When Matthew Shepard, an open homosexual, was brutally beaten to death five years ago, his home town of Casper, Wyoming, became a shrine to the most revered gay martyr in America. Now Casper is once again mired in controversy, the target of a vicious anti-homosexual crusade by a pastor in a cowboy hat who operates a website called www.godhatesfags.com.
Fred Phelps, head of the Primitive Baptist church in Topeka, Kansas, plans to install a 1.8m high granite monument to Shepard in the municipal park to "celebrate" his death. Under a bronze engraving of his portrait it bears the words: "Matthew Shepard entered hell 12 October 1998 at age 21 in defiance of God's warning: `Thou shalt not lie with mankind as with womankind; it is abomination.' Leviticus 18:22."
The campaign by Phelps, 73, comes as America debates the issue of sexual orientation and religion, a topic raised by the ordination next month of a gay Anglican bishop in New Hampshire. The monument also puts Casper in the middle of a legal dilemma now besetting many US cities.
In a ruling last year the federal appeal court covering Wyoming ruled that a town publicly displaying one kind of religious monument must allow others. And for 48 years Casper, also the home town of Vice President Dick Cheney, has displayed in its park a tablet of the Ten Commandments presented by the Eagles Club, a nationwide society of "Cold War veterans."
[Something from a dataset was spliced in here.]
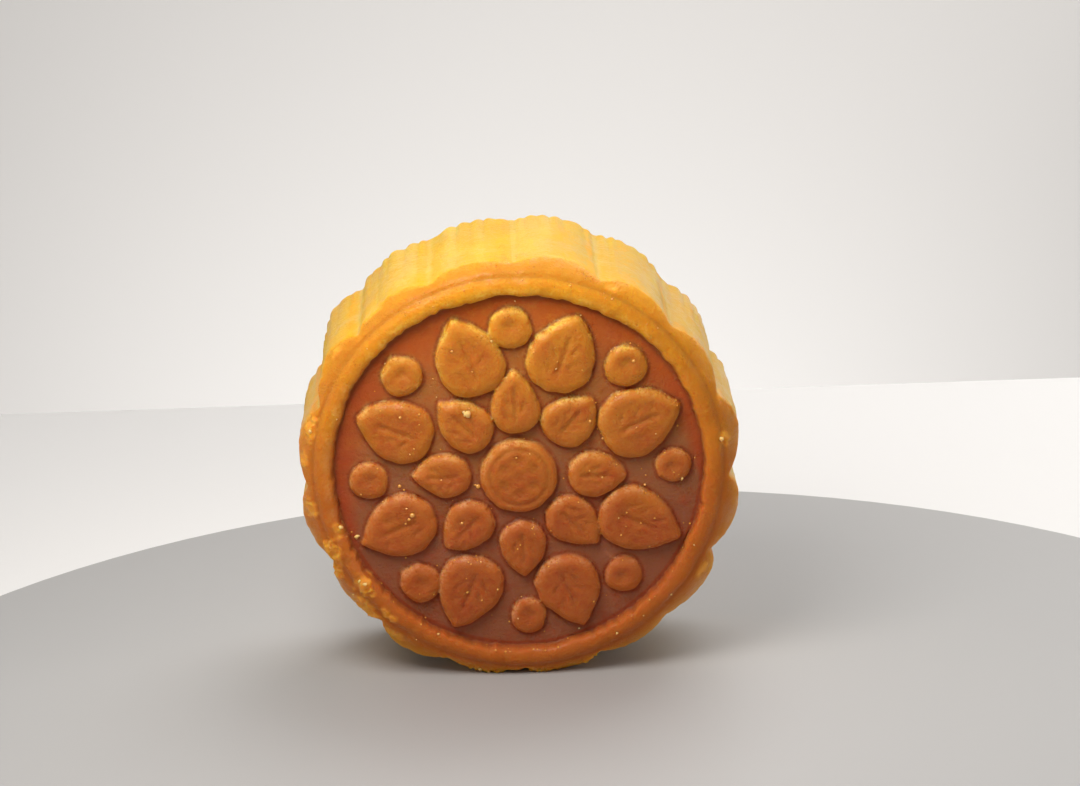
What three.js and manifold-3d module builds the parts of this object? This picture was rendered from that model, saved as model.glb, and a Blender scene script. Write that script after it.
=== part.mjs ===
// A baked mooncake of about 125 g, standing on its edge. Millimetres, +Z up, one solid.
//
// Its patterned face looks towards -Y. The cake was baked lying on its back, which spread a little, so
// the side tapers. Standing on that side it leans forward, on small flats pressed into its two lowest
// lobes. The origin is on the floor, below the middle of the cake.
//
// The cake is drawn with its axis along +Y and the top of the ring at depth 0. Angles round it count
// clockwise from the top, as seen from the front.
import * as THREE from 'three';
import { mergeVertices } from 'three/addons/utils/BufferGeometryUtils.js';
import Module from 'manifold-3d';

const wasm = await Module();
wasm.setup();

// Outline and thickness
const LOBES = 16;
const NOTCH_RADIUS = 32.4; // front outline, in the notch between two lobes, on average
const NARROWER_BELOW = 0.03; // share of its width that the outline loses from the middle down
const BACK_SPREAD = 1.055; // size of the back outline over the front one
const BACK_NARROWING = 0.015; // share of its width that the back has lost again
const THICKNESS = 28;
const BACK_ROUNDING = 1.3;
const PRESSED_FLAT = 0.25; // depth pressed off the two lowest lobes

// How uneven the lobes came out. Notches and lobes are numbered clockwise from the top one. Each notch
// has a radius over the average and has crept round by some degrees, and each lobe rises by a height
// over the line between its notches.
const NOTCH_RISES = [0.5, 0.2, 0, -0.1, -0.3, 0.1, 0.8, -0.5, -0.5, 0.3, 0.1, -0.2, 0, -0.6, -0.1, 0.2];
const NOTCH_TURNS = [0.2, 0, 0.2, 1, 1.9, 1.6, 1.4, 0, 0, 0.7, -0.7, -0.9, -0.9, 0, 0, 0.7];
const LOBE_HEIGHTS = [1.2, 1.2, 1.3, 2, 2.7, 2.9, 2.1, 1.8, 1.4, 3, 1.8, 1.8, 1.6, 1.9, 1.2, 0.9];

// Shallow creases that run along the side, on the middle of two lobes
const CREASE_ANGLES = [-60, -37.5];
const CREASE_DEPTH = 0.45;
const CREASE_HALF_ANGLE = 3.75;

// The front, from the recessed field through the raised ring to the sloping edge
const FIELD_RADIUS = 28.45;
const FIELD_DEPTH = 2;
const RING_INNER = 28.7;
const RING_OUTER = 31.35;
const RING_ROUNDING = 0.5;
const GROOVE_RADIUS = 31.7;
const GROOVE_DEPTH = 0.8;
const EDGE_SLOPE = 0.9;
const EDGE_CURVE = 0.08; // how fast the edge's slope grows outwards, per mm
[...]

The Shepard family home in Casper is now the headquarters of the Matthew Shepard Foundation, formed "to help replace hate with acceptance, understanding and compassion."
This message was lost on Phelps and about 20 followers, who paraded outside the house on Friday with pink and black placards bearing slogans such as "no tears for queers." Today they are due to picket six churches in Casper including the Episcopalian church where Shepard's body is buried and which Phelps calls "a fag whorehouse."
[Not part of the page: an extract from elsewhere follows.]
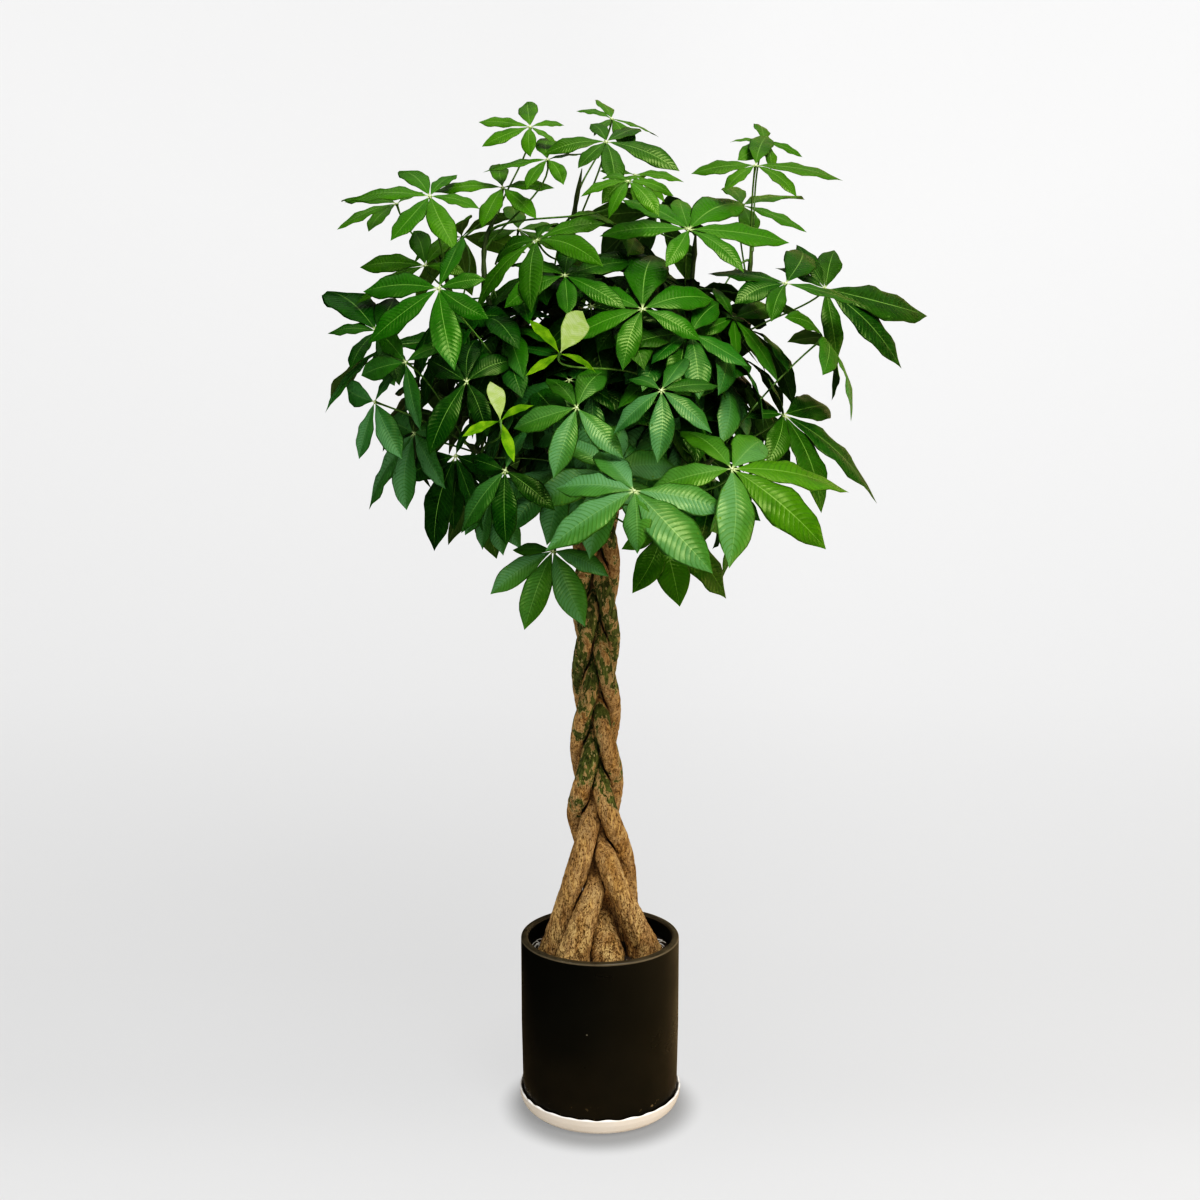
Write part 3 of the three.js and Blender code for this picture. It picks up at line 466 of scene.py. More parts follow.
def black_clay():
    """Warm black clay, browner towards the foot where a warm sheen is painted in patches, rubbed on the
    lip, with a painted highlight on the lip's rounded edge, and splashed with soil.
    """
    material, shader, place = new_material("black clay")
    height = parts_of(place)[2]
    cloud = grain(place, 9, 4)
    body = blend(cloud, (0.003, 0.003, 0.0015), (0.0086, 0.0083, 0.0036))
    # Painted sheen: a warm brown reflection painted into the colour of the lower sides, in patches.
    low = span(height, 0.02, 0.26, 0.9, 0.0)
    sheen_patches = patches_on(place, 6, 0.55, 0.2)
    body = blend(times(low, sheen_patches), body, (0.019, 0.0145, 0.0066))
    lip = span(height, (RIM_Z - 5.5) * MM, (RIM_Z - 2.0) * MM)
    rubbed = times(lip, span(grain(place, 45, 5), 0.25, 0.6, 0.35, 1.0))
    body = blend(rubbed, body, (0.055, 0.045, 0.027))
    # Painted highlight: a thin light band painted on the lip's rounded edge, standing in for a reflection
    # there.
    edge = times(span(height, (RIM_Z - 5) * MM, (RIM_Z - 3.5) * MM),
                 span(height, (RIM_Z - 2.5) * MM, (RIM_Z - 1) * MM, 1.0, 0.0))
    body = blend(times(edge, 0.55), body, (0.16, 0.13, 0.085))
    specks = specks_on(place, 45, 0.12, 0.07)
    body = blend(times(specks, 0.6), body, (0.2, 0.18, 0.14))
    splash = times(patches_on(place, 90, 0.14, 0.02), span(height, 0.032, 0.06, 1.0, 0.0))
    body = blend(splash, body, (0.22, 0.16, 0.08))
    roughness = span(cloud, 0.3, 0.7, 0.26, 0.42)
    set_look(shader, body, roughness, grain(place, 420, 3), 0.00025, 0.35, specular=0.2)
    return material


def cream_glaze():
    material, shader, place = new_material("cream glaze")
    height = parts_of(place)[2]
    cloud = grain(place, 14, 4)
    body = blend(cloud, (0.66, 0.57, 0.46), (0.74, 0.66, 0.56))
    # Painted highlight: the top of the rim is painted near white, as a light line along its edge.
    rim = span(height, (SAUCER_Z - 5) * MM, (SAUCER_Z - 2) * MM)
    body = blend(rim, body, (0.95, 0.92, 0.87))
    specks = specks_on(place, 160, 0.04, 0.16)
    body = blend(times(specks, 0.35), body, (0.38, 0.27, 0.17))
    foot = span(height, 0.0, 0.006, 0.35, 0.0)
    body = blend(foot, body, (0.45, 0.36, 0.27))
    roughness = span(cloud, 0.3, 0.7, 0.3, 0.42)
    set_look(shader, body, roughness, grain(place, 90, 3), 0.0005, 0.25)
    shader.inputs["Coat Weight"].default_value = 0.25
    shader.inputs["Coat Roughness"].default_value = 0.15
    return material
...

Shepard's death deeply shocked America. A university student, he accepted a lift from two men in a Laramie bar. They drove him to a field, beat him savagely, lashed him to a fence and left him for dead. The next day he was taken to hospital in a coma, and he died five days later.
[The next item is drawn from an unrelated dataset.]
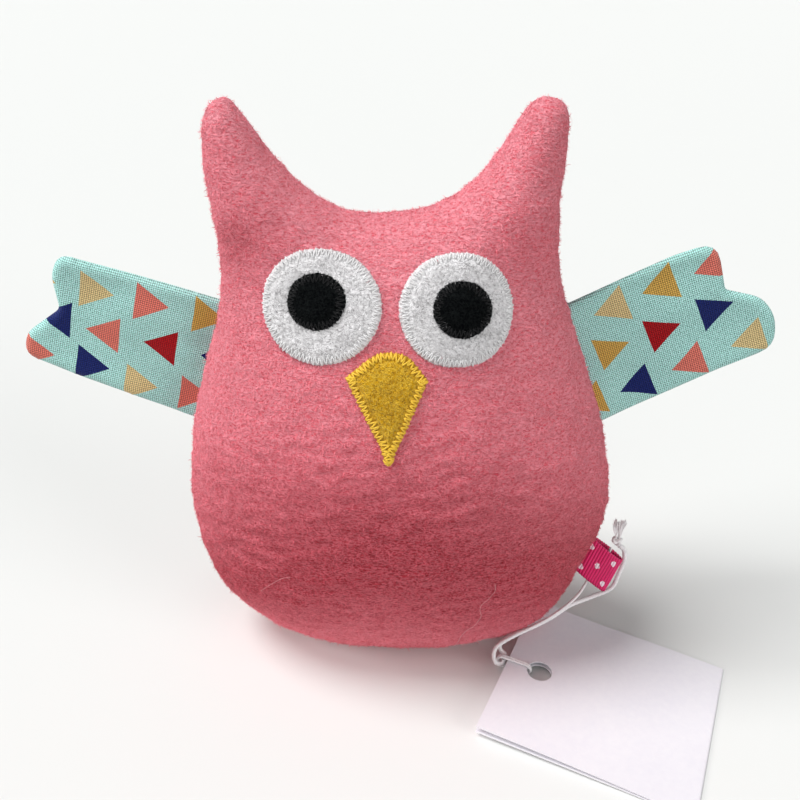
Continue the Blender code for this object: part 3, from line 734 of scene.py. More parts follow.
def add_light():
    for name, direction, strength, angle in LAMPS:
        data = bpy.data.lights.new(name, "SUN")
        data.energy = strength
        data.angle = math.radians(angle)
        add_piece(name, data).rotation_euler = direction.to_track_quat("Z", "Y").to_euler()
    world = bpy.data.worlds.new("world")
    bpy.context.scene.world = world
    world.use_nodes = True
    sky = Nodes(world.node_tree)
    background = sky.tree.nodes["Background"].inputs
    seen = sky.seen()
    sky.put(background["Color"], sky.mix(seen, WORLD_COLOUR, BACKDROP_COLOUR))
    sky.put(background["Strength"], sky.spread(seen, 0, 1, WORLD_STRENGTH, 1.0))
    bpy.context.scene.view_settings.view_transform = "Standard"


def add_floor():
    bm = bmesh.new()
    bmesh.ops.create_grid(bm, x_segments=1, y_segments=1, size=FLOOR_SIZE / 2)
    look = Look("floor", FLOOR_COLOUR, 0.7, 0.15)
    here = look.add("ShaderNodeNewGeometry").outputs["Position"]
    away = look.add("ShaderNodeVectorMath", {"Vector": here}, operation="LENGTH").outputs["Value"]
    bounce = look.mix(look.spread(away, *BOUNCE_REACH), FLOOR_BOUNCE, FAR_BOUNCE)
    material = look.made(look.mix(look.seen(), bounce, FLOOR_COLOUR))
    add_piece("floor", mesh_from("floor", bm), material)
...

Shepard became the tragic hero of those who sought tolerance for homosexuals but the case only enraged Phelps. At Shepard's funeral he shouted "God hates fags" and last week he told reporters: "This poor little pervert was trawling for sex in a cowboy bar at midnight in Wyoming, and he gets himself killed. He's not a hero but an idiot. His mother and her foundation are feeding off his carcass."
Phelps, who has 13 adult children, believes overt homosexuals should be executed. He added: "God is glad that Shepard has gone to hell. You can call my language flamboyant but it is also biblical. To say God hates fags is a profound theological statement and I am prepared to defend it as a powerful truth. Being a fag is not an alternative lifestyle but forbidden by God as sodomite evil."
Shepard's mother Judy did not return telephone calls. Her spokeswoman, Sarah McMullen, said: "Our policy on Phelps is silence."
Casper city manager Tom Forslund said: "He keeps visiting Casper and making disparaging remarks and he has the right of freedom of speech. We also have the right to reject what he says."
Phelps may return to Topeka for now, but his monument will not go away. Casper's council will decide its future later this month but the appeal court ruling limits its options. In each case however, they plan to reject the monument.
Phelps is also a lawyer -- and he has a commendation from the National Association for the Advancement of Colored People for his civil rights work 30 years ago. Even if the park is denied him, he plans to buy land in Casper as a home for his granite insult.
"It will be ready in three weeks but I'm keeping its whereabouts secret because the fags would vandalize it."